- Problem requirements: From the records below, transcribe only the lines running from the one with "blotches = m.span(m.noise(point, 150, 1.0), 0.36, 0.62)" through the one with "obj.matrix_parent_inverse = Matrix.Identity(4)". Keep both of those end lines.

### Given information ###

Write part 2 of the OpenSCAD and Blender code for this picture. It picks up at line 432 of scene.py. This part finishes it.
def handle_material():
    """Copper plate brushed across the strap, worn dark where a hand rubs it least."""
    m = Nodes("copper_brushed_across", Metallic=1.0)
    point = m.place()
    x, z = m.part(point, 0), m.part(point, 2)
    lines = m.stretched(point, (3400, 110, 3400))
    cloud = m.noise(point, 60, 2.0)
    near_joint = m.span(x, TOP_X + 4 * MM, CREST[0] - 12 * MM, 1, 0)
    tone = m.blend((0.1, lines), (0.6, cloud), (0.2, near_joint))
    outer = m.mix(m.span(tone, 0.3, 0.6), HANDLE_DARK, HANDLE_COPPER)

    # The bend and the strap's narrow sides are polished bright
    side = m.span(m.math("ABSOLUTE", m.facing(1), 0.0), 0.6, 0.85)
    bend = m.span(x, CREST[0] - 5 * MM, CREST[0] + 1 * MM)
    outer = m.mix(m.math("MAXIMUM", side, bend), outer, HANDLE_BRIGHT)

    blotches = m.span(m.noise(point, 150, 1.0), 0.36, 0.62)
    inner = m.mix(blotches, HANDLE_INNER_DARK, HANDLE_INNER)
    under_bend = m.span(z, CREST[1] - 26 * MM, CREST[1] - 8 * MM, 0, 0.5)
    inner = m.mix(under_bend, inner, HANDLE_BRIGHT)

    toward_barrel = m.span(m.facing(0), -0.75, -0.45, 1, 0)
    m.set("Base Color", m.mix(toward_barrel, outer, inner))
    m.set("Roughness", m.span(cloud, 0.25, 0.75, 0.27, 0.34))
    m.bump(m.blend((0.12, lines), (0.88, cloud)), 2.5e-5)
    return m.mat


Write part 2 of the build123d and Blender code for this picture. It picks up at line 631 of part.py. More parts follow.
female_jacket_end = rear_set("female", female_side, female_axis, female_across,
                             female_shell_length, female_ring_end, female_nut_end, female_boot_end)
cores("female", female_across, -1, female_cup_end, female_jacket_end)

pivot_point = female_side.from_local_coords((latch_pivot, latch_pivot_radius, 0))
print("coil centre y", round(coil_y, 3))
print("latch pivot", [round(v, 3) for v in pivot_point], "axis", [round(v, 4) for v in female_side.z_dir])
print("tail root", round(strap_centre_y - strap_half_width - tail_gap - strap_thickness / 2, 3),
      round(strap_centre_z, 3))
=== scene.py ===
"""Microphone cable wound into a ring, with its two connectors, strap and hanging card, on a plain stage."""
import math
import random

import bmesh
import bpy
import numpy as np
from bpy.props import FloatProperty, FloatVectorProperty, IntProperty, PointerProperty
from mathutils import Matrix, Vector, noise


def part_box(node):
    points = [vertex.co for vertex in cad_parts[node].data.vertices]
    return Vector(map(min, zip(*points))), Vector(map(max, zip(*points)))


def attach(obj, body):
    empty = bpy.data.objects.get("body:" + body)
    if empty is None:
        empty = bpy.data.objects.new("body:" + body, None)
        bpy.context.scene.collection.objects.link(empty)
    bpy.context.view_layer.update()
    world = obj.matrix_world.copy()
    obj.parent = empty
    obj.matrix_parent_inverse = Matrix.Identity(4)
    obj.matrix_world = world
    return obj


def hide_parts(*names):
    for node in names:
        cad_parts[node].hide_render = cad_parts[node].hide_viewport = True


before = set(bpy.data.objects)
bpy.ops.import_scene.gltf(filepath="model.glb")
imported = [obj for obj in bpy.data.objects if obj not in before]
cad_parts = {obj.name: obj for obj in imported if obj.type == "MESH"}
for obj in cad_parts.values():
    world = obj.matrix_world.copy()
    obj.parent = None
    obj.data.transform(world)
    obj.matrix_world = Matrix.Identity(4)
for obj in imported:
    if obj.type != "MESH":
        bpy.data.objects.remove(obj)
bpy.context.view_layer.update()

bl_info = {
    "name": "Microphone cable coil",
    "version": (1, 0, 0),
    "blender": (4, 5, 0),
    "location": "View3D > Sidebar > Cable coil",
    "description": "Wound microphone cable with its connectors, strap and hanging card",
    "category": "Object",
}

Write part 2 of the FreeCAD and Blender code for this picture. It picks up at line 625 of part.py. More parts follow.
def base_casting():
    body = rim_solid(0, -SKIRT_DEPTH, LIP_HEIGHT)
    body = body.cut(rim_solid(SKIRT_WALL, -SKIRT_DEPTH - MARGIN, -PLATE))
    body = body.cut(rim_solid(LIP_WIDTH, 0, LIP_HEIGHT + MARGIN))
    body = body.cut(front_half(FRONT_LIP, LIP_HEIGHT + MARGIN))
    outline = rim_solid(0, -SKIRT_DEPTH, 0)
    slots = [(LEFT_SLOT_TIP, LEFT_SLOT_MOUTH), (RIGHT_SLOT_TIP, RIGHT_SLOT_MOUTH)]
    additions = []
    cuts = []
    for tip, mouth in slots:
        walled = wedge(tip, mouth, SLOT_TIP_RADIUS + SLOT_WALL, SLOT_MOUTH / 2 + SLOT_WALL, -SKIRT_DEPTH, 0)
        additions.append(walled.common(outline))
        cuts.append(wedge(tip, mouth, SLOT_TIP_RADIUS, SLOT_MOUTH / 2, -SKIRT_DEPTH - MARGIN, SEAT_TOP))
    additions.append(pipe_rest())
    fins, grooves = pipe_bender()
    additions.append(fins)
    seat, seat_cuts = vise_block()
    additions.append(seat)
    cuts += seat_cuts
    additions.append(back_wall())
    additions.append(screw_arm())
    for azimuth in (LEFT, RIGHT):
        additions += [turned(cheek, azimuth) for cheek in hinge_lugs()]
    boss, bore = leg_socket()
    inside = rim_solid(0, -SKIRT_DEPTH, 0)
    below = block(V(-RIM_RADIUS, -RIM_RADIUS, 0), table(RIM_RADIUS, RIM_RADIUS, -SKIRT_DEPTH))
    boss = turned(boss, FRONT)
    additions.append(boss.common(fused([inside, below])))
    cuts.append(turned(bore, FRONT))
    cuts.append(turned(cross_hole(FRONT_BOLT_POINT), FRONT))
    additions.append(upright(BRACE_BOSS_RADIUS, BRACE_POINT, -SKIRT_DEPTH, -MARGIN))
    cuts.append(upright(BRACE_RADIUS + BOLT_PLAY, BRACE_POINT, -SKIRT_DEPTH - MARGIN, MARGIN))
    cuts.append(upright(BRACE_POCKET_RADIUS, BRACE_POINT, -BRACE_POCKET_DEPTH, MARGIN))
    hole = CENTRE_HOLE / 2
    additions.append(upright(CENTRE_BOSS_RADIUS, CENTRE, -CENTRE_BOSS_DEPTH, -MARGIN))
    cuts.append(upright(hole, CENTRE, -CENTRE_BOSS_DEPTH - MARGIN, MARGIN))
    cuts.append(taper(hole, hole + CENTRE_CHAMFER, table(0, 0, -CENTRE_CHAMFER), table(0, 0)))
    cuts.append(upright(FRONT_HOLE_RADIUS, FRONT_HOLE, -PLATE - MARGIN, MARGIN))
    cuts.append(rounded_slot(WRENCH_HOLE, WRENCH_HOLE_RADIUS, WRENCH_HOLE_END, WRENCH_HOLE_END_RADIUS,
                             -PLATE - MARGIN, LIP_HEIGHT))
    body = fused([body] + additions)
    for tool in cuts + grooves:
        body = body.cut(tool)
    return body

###

- Solution to this exercise:
    blotches = m.span(m.noise(point, 150, 1.0), 0.36, 0.62)
    inner = m.mix(blotches, HANDLE_INNER_DARK, HANDLE_INNER)
    under_bend = m.span(z, CREST[1] - 26 * MM, CREST[1] - 8 * MM, 0, 0.5)
    inner = m.mix(under_bend, inner, HANDLE_BRIGHT)

    toward_barrel = m.span(m.facing(0), -0.75, -0.45, 1, 0)
    m.set("Base Color", m.mix(toward_barrel, outer, inner))
    m.set("Roughness", m.span(cloud, 0.25, 0.75, 0.27, 0.34))
    m.bump(m.blend((0.12, lines), (0.88, cloud)), 2.5e-5)
    return m.mat


Write part 2 of the build123d and Blender code for this picture. It picks up at line 631 of part.py. More parts follow.
female_jacket_end = rear_set("female", female_side, female_axis, female_across,
                             female_shell_length, female_ring_end, female_nut_end, female_boot_end)
cores("female", female_across, -1, female_cup_end, female_jacket_end)

pivot_point = female_side.from_local_coords((latch_pivot, latch_pivot_radius, 0))
print("coil centre y", round(coil_y, 3))
print("latch pivot", [round(v, 3) for v in pivot_point], "axis", [round(v, 4) for v in female_side.z_dir])
print("tail root", round(strap_centre_y - strap_half_width - tail_gap - strap_thickness / 2, 3),
      round(strap_centre_z, 3))
=== scene.py ===
"""Microphone cable wound into a ring, with its two connectors, strap and hanging card, on a plain stage."""
import math
import random

import bmesh
import bpy
import numpy as np
from bpy.props import FloatProperty, FloatVectorProperty, IntProperty, PointerProperty
from mathutils import Matrix, Vector, noise


def part_box(node):
    points = [vertex.co for vertex in cad_parts[node].data.vertices]
    return Vector(map(min, zip(*points))), Vector(map(max, zip(*points)))


def attach(obj, body):
    empty = bpy.data.objects.get("body:" + body)
    if empty is None:
        empty = bpy.data.objects.new("body:" + body, None)
        bpy.context.scene.collection.objects.link(empty)
    bpy.context.view_layer.update()
    world = obj.matrix_world.copy()
    obj.parent = empty
    obj.matrix_parent_inverse = Matrix.Identity(4)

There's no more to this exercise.